__WHAT THE TASK REQUIRES__
Begin with the line that contains "for name, (x, y)", end with the line that contains "import math", and extract exactly that stretch of lines.

__PROVIDED MATERIAL__

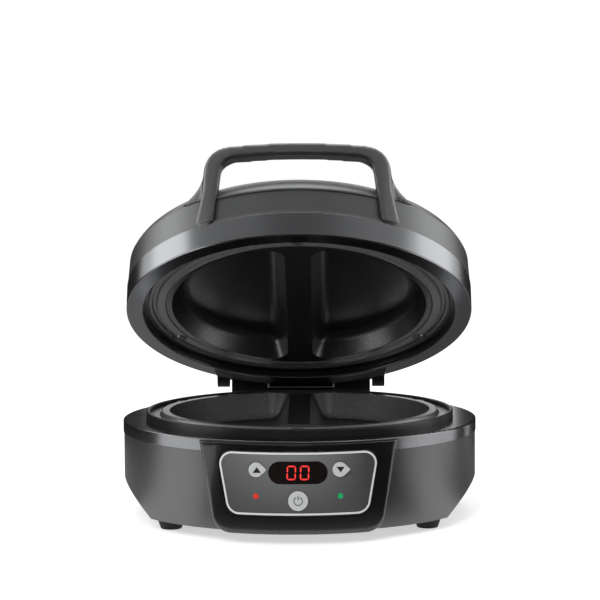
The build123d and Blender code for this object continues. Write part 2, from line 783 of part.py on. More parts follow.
def control_panel():
    plate = front_face(frame_outline(0.1 + frame_width + 0.05), -200, 0)
    plate = plate & (console_face(0.1) - console_face(frame_depth))
    plate -= front_face(Pos(0, window_z) * window_outline(0.1), -200, 0)
    for x in (-button_x, button_x):
        plate -= front_face(Pos(x, button_z) * offset(button_outline(), button_gap), -200, 0)
        plate -= front_face(Pos(math.copysign(led_x, x), led_z) * Circle(led_radius + 0.1), -200, 0)
    return plate - front_face(Pos(0, start_z) * Circle(start_radius + button_gap), -200, 0)


def display_window():
    pane = front_face(Pos(0, window_z) * window_outline(0), -200, 0)
    return pane & (console_face(0.3) - console_face(frame_depth))


def face_y(x):
    """Y of the console's face at a given x."""
    return console_centre_y - shell_wall_y(x, console_radius)


button_back = board_front - switch_height - plunger_height - button_travel - 0.3


def push_button(x, z, outline, flange_radius):
    """Cap that stands through the panel, with a flange behind it."""
    front = face_y(x) - button_proud
    cap = front_face(Pos(x, z) * outline, front, button_back)
    cap = fillet(cap.faces().sort_by(Axis.Y)[0].edges(), 0.5)
    flange_front = console_centre_y - shell_wall_y(abs(x) + flange_radius, console_radius - frame_depth)
    flange = rod_y(flange_radius, flange_front + 0.35, flange_front + 1.35, x, z)
    return cap + flange


def tact_switch(x, z):
    body = block(x - switch_size / 2, x + switch_size / 2, board_front - switch_height, board_front,
                 z - switch_size / 2, z + switch_size / 2)
    tip = board_front - switch_height
    return body + rod_y(plunger_radius, tip - plunger_height, tip, x, z)


def indicator_led(x, z):
    front = face_y(x) - 0.3
    lens = rod_y(led_radius, front, board_front, x, z)
    lens = fillet(lens.edges().sort_by(Axis.Y)[0], 0.7)
    return lens + rod_y(led_radius + 0.5, board_front - 1, board_front, x, z)


def display_module():
    width, height, depth = display_size
    return block(-width / 2, width / 2, board_front - depth, board_front,
                 window_z - height / 2, window_z + height / 2)


def control_board():
    board = block(-board_half_width, board_half_width, board_front, board_front + board_thickness,
                  board_low, board_high)
    for x, z in board_screws_at:
        board -= rod_y(1.3, board_front - 1, board_front + 5, x, z)
    return board


def board_screws():
    parts = []
    back = board_front + board_thickness
    for x, z in board_screws_at:
        parts.append(rod_y(2.2, back, back + 1.4, x, z) + rod_y(board_screw_radius, back - 4, back, x, z))
    return together(parts)


# ---------------------------------------------------------------- power electronics
power_board_z = 18.0
power_board_size = (84.0, 52.0)
power_board_y = 52.0
power_board_inset = 5.0


def board_posts():
    x, y = power_board_size[0] / 2 - power_board_inset, power_board_size[1] / 2 - power_board_inset
    return [(i * x, power_board_y + j * y) for i in (-1, 1) for j in (-1, 1)]


power_board_top = power_board_z + board_thickness


def power_board():
    width, depth = power_board_size
    board = block(-width / 2, width / 2, power_board_y - depth / 2, power_board_y + depth / 2,
                  power_board_z, power_board_top)
    for x, y in board_posts():
        board -= disc(1.3, power_board_z - 1, power_board_top + 1, x, y)
    return board


def power_board_screws():
    parts = []
    for x, y in board_posts():
        parts.append(disc(2.2, power_board_top, power_board_top + 1.4, x, y) +
                     disc(1.2, power_board_z, power_board_top, x, y))
    return together(parts)


def box_on_board(x, y, width, depth, height, edge=0.8):
    part = block(x - width / 2, x + width / 2, y - depth / 2, y + depth / 2,
                 power_board_top, power_board_top + height)
    return fillet(part.edges().filter_by(Axis.Z), edge)


def capacitor():
    return fillet(disc(5.0, power_board_top, power_board_top + 15, 24, 40).edges().sort_by(Axis.Z)[-1], 0.8)


# ---------------------------------------------------------------- write every piece
base_pieces = {
    "base_shell": base_shell,
    "base_trim_ring": base_trim_ring,
    "base_collar": base_collar,
    "base_bottom_cover": base_bottom_cover,
    "foot_screws": foot_screws,
    "lower_plate": lower_plate,
    "lower_plate_screws": lower_plate_screws,
    "lower_heating_element": lambda: heating_element(lower_element_z),
    "lower_heat_shield": lambda: heat_shield(shell_top, lower_shield_floor),
    "lower_thermostat": lambda: thermostat(lower_tub_back, -1),
    "base_hinge_bracket": base_hinge_bracket,
    "base_bracket_screws": bracket_screws,
    "hinge_pin": hinge_pin,
    "cord_inlet_bushing": cord_bushing,
    "console_housing": console_housing,
    "console_screws": console_screws,
    "chrome_frame": chrome_frame,
    "control_panel": control_panel,
    "display_window": display_window,
    "display_module": display_module,
    "control_board": control_board,
    "control_board_screws": board_screws,
    "power_board": power_board,
    "power_board_screws": power_board_screws,
    "relay": lambda: box_on_board(-22, 44, 19, 15, 15),
    "transformer": lambda: box_on_board(0, 62, 22, 18, 17),
    "terminal_block": lambda: box_on_board(-23, 65, 18, 11, 11),
    "filter_capacitor": capacitor,
}
lid_pieces = {
    "lid_shell": lid_shell,
    "lid_trim_ring": lid_trim_ring,
    "lid_handle": lid_handle,
    "handle_screws": handle_screws,
    "upper_plate": upper_plate,
    "upper_plate_screws": upper_plate_screws,
    "upper_heating_element": lambda: heating_element(upper_element_z),
    "upper_heat_shield": lambda: heat_shield(upper_lip, upper_shield_floor),
    "upper_thermostat": lambda: thermostat(upper_tub_back, 1),
    "lid_hinge_bracket": lid_hinge_bracket,
    "lid_bracket_screws": lid_bracket_screws,
}

for name, make in base_pieces.items():
    write(make(), name)
for name, make in lid_pieces.items():
    write(open_lid(make()), name)

foot_names = ("front_left", "rear_left", "front_right", "rear_right")
for name, (x, y) in zip(foot_names, foot_places):
    write(rubber_foot(x, y), f"rubber_foot_{name}")

for name, x in (("up", -button_x), ("down", button_x)):
    write(push_button(x, button_z, button_outline(), button_radius + 2.6), f"{name}_button")
    write(tact_switch(x, button_z), f"{name}_switch")
write(push_button(0, start_z, Circle(start_radius), start_radius + 0.6), "start_button")
write(tact_switch(0, start_z), "start_switch")
for name, x in (("power", -led_x), ("ready", led_x)):
    write(indicator_led(x, led_z), f"{name}_led")
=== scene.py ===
# %% [markdown]
# # The looks of an electric omelette maker
# A round countertop cooker stands with its domed lid part open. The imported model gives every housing,
# plate and fastener in its true size and place. This file gives each of them a surface, adds the fine
# pieces that a solid model leaves plain, and sets up a small studio. Everything is in metres, +Z is up,
# and -Y faces the user.

# %% Load the frame
import math

import bmesh
import bpy
from mathutils import Matrix, Vector


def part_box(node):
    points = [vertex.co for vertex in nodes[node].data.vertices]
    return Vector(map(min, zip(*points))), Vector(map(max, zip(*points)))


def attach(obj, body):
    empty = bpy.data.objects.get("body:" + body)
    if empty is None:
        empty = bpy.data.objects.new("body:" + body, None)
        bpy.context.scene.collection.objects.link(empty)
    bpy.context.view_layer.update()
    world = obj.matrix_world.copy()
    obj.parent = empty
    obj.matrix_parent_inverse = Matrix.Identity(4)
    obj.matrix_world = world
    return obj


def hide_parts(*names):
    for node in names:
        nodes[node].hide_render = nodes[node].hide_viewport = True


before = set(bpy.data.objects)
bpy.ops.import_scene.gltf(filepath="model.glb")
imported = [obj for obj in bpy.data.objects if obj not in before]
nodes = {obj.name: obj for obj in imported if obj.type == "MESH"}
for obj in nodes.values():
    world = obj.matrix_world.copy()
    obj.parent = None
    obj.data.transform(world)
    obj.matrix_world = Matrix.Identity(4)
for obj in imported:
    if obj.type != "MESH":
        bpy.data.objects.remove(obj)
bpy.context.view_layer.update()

MM = 0.001

# %% [markdown]
# ## A small language for finishes
# A shader is a net of nodes, and long nets are hard to read. Two helpers keep them short. A `Value` wraps
# the socket of a number that changes over a surface, so that ordinary arithmetic adds the Math nodes. A
# `Finish` owns one material: its `node` method makes any node, with its settings first and its sockets
# after, and the other methods give the patterns that most finishes share.

# %% Numbers that vary over a surface
class Value:
    """A number worked out at each point of a surface, used like a Python number."""

    def __init__(self, finish, socket):
        self.finish, self.socket = finish, socket

    def combine(self, operation, first, second):
        made = self.finish.node("ShaderNodeMath", {"operation": operation}, {0: first, 1: second})
        return Value(self.finish, made.outputs[0])

    def __add__(self, other):
        return self.combine("ADD", self, other)

    def __radd__(self, other):
        return self.combine("ADD", other, self)

    def __sub__(self, other):
        return self.combine("SUBTRACT", self, other)

    def __rsub__(self, other):
        return self.combine("SUBTRACT", other, self)

    def __mul__(self, other):
        return self.combine("MULTIPLY", self, other)

    def __rmul__(self, other):
        return self.combine("MULTIPLY", other, self)

    def __gt__(self, other):
        return self.combine("GREATER_THAN", self, other)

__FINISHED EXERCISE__
for name, (x, y) in zip(foot_names, foot_places):
    write(rubber_foot(x, y), f"rubber_foot_{name}")

for name, x in (("up", -button_x), ("down", button_x)):
    write(push_button(x, button_z, button_outline(), button_radius + 2.6), f"{name}_button")
    write(tact_switch(x, button_z), f"{name}_switch")
write(push_button(0, start_z, Circle(start_radius), start_radius + 0.6), "start_button")
write(tact_switch(0, start_z), "start_switch")
for name, x in (("power", -led_x), ("ready", led_x)):
    write(indicator_led(x, led_z), f"{name}_led")
=== scene.py ===
# %% [markdown]
# # The looks of an electric omelette maker
# A round countertop cooker stands with its domed lid part open. The imported model gives every housing,
# plate and fastener in its true size and place. This file gives each of them a surface, adds the fine
# pieces that a solid model leaves plain, and sets up a small studio. Everything is in metres, +Z is up,
# and -Y faces the user.

# %% Load the frame
import math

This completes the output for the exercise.